When water is at center stage, the key to success is collaboration between the multiple theatrical shops.
“As a technical director, two things instantly come to mind when someone says ‘water’ in a production meeting,” said Steven Workman, CSU Theatre’s technical director. “Safety and weight!”
Safety was paramount, especially in Big Love where there were multiple fights and even a murder. “It’s just a play and we didn't want anyone to get hurt, so we were trying to be very careful about who went in the pool, and when, and that the cast was aware of the presence of water,” Hanna said.
Workman agreed. “Water can create very slippery surfaces on the stage that actors who are focused on their performance aren’t necessarily thinking about, so it is our jobs as technicians to make it as safe and as feasible as possible.”
The region of the country determines water’s hard or softness, impacting its weight, which is approximately 8.345 pounds per gallon. At 3’ x 8’ x 2’ deep and holding 340 gallons, Big Love’s pool weighed about 3,000 pounds with an actor in it, driving the set design as well as its construction.
“You’d spend an awful lot of money to support more than a ton of water, so we dropped the pool to the floor and built a platform around it,” explained Hanna, barely touching on the laundry list of issues the use of water created for the production team.
“Luckily for us—and probably the only time I will ever say it—the floor in the studio theatre is half wood and half concrete, so we’ve placed the tank on the concrete portion of the floor so we will have no problem supporting all of that weight,” said Workman.
Although the designers had a quick support solution, the tank surround presented layers of complications. With a mind toward conservation, CSU Theatre reuses stock elements, like platforms and stairs, when making sets. “The water can’t splash on the platform. We don’t want to get stock platforms wet because they warp, and then have to be tossed,” Hanna went on.
Heidi Larson, instructor of scenic painting, had the answer: edging the pool with painted ‘tiles.’ Larson tested various waterproof paints and clear-coated the entire floor with four coats of poly urethane, protecting the tile dressing, the platform, and the studio’s partial wood floor below.
And what if the tub had leaked? Workman ensured that it didn't, but if it had, that tricky safety element came up again as nothing electric could be on the ground. CSU Theatre’s master electrician, theatre alum Dan Minzer, dressed cables higher than usual, working with the lighting designer, junior theatre major Ray McGowan, on elevating those elements as well.
Director Eric Prince contributed his own complications as he envisioned the murder taking place in the pool. While certainly dramatic, introducing theatrical blood would have involved draining, cleaning, and refilling the tank every day, using vast amounts of hot water or requiring a pool heater, neither being practical or demonstrating conservation.
“The projection designer, [director of Theatre, Price Johnston], determined that he can use projected blood instead of trying to get the water to a comfortable temperature by showtime,” said Hanna, checking off one more issue, but creating another one, namely storing 340 gallons of water on stage during one week of tech and two weeks of performances without it stagnating.

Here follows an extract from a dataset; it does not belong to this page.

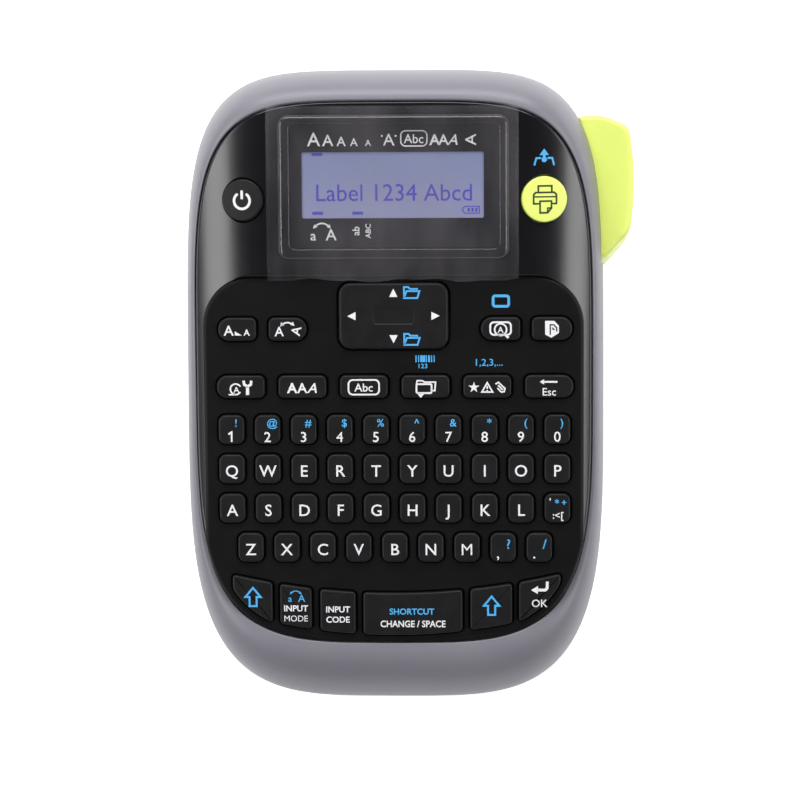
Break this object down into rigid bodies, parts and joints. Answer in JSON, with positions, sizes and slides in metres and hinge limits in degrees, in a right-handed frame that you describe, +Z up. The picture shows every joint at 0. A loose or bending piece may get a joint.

“As we were talking about these challenges, Gia [Pizzichini], our hair and makeup designer, remarked that she had worked for a pool company for a year and could get advice. When you talk about problems as a group, usually someone has an idea or solution.” While pool chemicals could keep the water sufficiently clear, they created concerns for the costume shop should water splash on the clothes.
“As it pertains to water and costumes, people often forget the fundamentals of fibers and the fact that certain fabrics bleach or shrink when they get wet,” said Costume Shop Manager Elise Kulovany, highlighting this ground rule with junior theatre major Laura Myers, the show’s costume designer, advising her to source polyester dresses and avoid fibers that don’t play nicely with water, such as silk and leather, which tend to spot.
Another factor in Kulovany’s selection process, in reference to the use of water, is always the vision of the director who may want someone to appear soaking wet—impeded when certain fabrics absorb water or wick away moisture—or want someone wet one scene and dry the next. “This is where theatre magic steps in and we practice our ideas until they create the desired effect or the vision is tweaked to accommodate what’s possible,” she said.
For Big Love, the costume shop practiced multiple scenarios, yet water never behaves quite the same way twice. Kulovany explained how difficult the element is to control: “As is the case with most efforts in theatre, communication is key. Talk early. Talk often. Figure out if everyone is still on the same page during the entire process. This is the only way water doesn’t become our worst enemy.”
While Big Love examined some of the world’s most enduring questions about love and marriage, incorporating water into the production was slightly easier to solve. “Everyone has to agree on these things,” said Hanna. “It’s a super fun project to work on as long as everyone knows about it from the beginning. We could never just add it at the end!”